I remain intrigued by your many detailed elaborations on MMT, and your suspicion that I mightn't be clever enough to comprehend it is not wide of the mark. The reason why I never responed to your kind PM of a few months ago remains that I simply haven't found the time and mental capacity to attempt to absorb it.

I see quite a bit of one of the young economics graduates that I mentioned, and I will indeed convey your points to him, ensuring that I do so well before I have taken any drink!
My point there was not so much that we might be too dim to understand the answers, but that the answers are not based on truth. As an example, if I were to get into an argument about the existence of God with St Thomas Aquinas, I doubt I would understand his arguments, but that would not make what he says convincing. Aquinas might be cleverer than me, he might win the argument, but he would still be wrong. Hence my suggestion that rather than asking about MMT, you ask for proof the Monetarist assumption about the role of tax, and if you don’t understand the answer, be suspicious, not of your own capacity to understand, but of an answer that does not lend itself to ready comprehension.

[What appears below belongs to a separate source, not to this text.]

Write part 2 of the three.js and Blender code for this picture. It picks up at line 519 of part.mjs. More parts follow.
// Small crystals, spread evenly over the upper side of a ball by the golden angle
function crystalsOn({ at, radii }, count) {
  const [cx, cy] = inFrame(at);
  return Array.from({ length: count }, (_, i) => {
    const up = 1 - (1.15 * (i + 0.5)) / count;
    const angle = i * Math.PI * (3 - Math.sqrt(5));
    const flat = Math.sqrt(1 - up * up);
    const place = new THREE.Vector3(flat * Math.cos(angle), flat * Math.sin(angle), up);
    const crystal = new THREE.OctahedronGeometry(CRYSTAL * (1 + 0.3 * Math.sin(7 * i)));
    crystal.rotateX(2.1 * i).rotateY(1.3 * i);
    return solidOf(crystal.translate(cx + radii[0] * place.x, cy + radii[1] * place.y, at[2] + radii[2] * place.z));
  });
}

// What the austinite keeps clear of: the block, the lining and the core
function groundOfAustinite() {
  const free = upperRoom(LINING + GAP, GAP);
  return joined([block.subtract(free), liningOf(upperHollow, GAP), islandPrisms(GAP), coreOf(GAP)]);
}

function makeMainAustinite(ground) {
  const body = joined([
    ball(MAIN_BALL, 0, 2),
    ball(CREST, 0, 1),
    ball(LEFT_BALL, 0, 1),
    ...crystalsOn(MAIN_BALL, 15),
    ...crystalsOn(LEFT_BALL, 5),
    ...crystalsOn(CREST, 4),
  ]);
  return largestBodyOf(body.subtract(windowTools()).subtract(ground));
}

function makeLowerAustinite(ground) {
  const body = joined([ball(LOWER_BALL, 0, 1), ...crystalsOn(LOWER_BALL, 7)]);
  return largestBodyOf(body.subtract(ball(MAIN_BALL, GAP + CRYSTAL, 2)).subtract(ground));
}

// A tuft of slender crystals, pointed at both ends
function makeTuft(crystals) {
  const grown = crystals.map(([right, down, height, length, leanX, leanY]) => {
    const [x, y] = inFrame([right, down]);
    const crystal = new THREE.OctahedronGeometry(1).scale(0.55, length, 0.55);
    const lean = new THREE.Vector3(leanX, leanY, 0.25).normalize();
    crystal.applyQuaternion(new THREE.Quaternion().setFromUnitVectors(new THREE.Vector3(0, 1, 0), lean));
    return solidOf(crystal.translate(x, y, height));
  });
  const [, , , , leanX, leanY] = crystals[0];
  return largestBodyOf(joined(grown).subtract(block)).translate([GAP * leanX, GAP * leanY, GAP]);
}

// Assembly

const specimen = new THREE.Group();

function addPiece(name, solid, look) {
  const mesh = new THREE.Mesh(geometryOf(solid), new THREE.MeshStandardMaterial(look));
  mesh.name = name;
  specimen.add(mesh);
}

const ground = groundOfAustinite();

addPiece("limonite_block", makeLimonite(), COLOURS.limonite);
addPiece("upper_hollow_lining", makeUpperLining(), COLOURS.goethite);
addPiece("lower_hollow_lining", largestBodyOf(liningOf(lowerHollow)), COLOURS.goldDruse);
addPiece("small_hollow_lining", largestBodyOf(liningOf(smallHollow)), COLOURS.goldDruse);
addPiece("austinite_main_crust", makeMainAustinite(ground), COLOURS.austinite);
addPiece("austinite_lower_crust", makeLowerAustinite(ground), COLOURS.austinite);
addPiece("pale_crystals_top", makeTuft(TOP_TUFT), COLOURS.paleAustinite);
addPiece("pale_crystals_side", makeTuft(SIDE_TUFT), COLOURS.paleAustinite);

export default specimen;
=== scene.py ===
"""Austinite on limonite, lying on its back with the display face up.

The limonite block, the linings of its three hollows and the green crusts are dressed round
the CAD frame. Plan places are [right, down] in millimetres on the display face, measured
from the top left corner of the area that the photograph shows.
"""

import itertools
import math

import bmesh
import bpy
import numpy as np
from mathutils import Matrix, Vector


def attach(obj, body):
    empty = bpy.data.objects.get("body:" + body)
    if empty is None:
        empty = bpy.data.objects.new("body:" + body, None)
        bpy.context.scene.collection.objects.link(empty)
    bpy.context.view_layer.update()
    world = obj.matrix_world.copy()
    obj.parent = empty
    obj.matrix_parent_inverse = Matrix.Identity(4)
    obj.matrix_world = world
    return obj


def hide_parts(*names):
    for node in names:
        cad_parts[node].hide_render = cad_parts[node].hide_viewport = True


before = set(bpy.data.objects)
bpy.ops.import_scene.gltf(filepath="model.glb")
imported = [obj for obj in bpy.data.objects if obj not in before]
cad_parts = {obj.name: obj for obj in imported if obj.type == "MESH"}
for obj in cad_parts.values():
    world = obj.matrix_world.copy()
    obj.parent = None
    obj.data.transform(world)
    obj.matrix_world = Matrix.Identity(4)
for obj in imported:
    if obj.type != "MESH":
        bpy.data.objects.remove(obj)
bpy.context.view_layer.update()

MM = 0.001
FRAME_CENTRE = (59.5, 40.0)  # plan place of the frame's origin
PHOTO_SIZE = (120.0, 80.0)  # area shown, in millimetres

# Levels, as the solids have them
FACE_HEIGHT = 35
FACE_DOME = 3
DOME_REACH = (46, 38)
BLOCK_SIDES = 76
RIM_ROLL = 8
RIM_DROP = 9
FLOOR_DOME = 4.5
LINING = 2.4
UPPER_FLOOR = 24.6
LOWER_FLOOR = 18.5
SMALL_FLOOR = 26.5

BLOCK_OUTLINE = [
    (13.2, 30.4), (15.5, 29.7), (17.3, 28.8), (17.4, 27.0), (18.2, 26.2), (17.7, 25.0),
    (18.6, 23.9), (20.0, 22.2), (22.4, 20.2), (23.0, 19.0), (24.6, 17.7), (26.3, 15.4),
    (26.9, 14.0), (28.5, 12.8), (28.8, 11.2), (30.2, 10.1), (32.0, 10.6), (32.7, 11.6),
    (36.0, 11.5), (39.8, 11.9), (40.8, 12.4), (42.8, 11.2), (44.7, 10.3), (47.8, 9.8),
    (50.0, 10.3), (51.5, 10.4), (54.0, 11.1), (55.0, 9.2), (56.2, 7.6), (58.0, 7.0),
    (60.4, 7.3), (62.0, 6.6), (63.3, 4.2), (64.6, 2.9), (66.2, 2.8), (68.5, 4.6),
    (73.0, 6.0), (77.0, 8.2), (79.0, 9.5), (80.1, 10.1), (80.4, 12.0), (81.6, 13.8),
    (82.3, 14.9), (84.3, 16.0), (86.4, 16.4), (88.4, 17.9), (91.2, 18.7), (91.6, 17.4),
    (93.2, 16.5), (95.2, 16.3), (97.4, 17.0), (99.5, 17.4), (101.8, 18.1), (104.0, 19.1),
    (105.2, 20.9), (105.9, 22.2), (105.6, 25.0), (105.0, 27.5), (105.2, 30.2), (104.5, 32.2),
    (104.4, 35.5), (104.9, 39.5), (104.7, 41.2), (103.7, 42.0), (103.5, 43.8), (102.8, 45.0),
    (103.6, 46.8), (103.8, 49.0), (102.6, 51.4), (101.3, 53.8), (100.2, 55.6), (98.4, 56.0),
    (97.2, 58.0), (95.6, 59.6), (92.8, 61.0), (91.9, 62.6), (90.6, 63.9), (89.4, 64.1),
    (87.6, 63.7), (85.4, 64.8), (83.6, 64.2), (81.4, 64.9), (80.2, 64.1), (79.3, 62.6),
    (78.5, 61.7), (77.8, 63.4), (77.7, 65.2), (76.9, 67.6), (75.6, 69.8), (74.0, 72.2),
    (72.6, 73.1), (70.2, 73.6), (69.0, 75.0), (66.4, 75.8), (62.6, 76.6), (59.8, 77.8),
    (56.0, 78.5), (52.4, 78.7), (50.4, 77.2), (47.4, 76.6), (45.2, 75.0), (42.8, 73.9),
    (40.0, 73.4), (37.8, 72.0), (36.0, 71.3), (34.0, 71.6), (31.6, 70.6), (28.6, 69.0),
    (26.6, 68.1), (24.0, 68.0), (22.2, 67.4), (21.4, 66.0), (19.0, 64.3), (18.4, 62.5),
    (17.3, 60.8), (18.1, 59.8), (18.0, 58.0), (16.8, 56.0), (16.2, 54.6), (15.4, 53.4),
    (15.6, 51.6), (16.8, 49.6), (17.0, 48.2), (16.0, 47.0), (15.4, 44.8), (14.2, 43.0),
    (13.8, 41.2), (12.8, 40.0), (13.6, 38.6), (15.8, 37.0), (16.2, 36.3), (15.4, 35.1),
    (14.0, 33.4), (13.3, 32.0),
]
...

I don’t think it is so much that economics is itself that difficult to understand as economics has been made difficult to understand by economists. Economists hide their secrets behind the complex language of maths in much the same way that priests and theologians of old hid behind Latin and obscure philosophical arguments.
 
I like Fintan's writing - is there any way round the paywall (a la FT)?

Sorry about the late reply Nero I was away at a little show in Munich so a bit distracted. No unfortunately not I pay the subscription as my wife enjoys the Irish Times on a Saturday. Like all of these things the prices are creeping up all the time.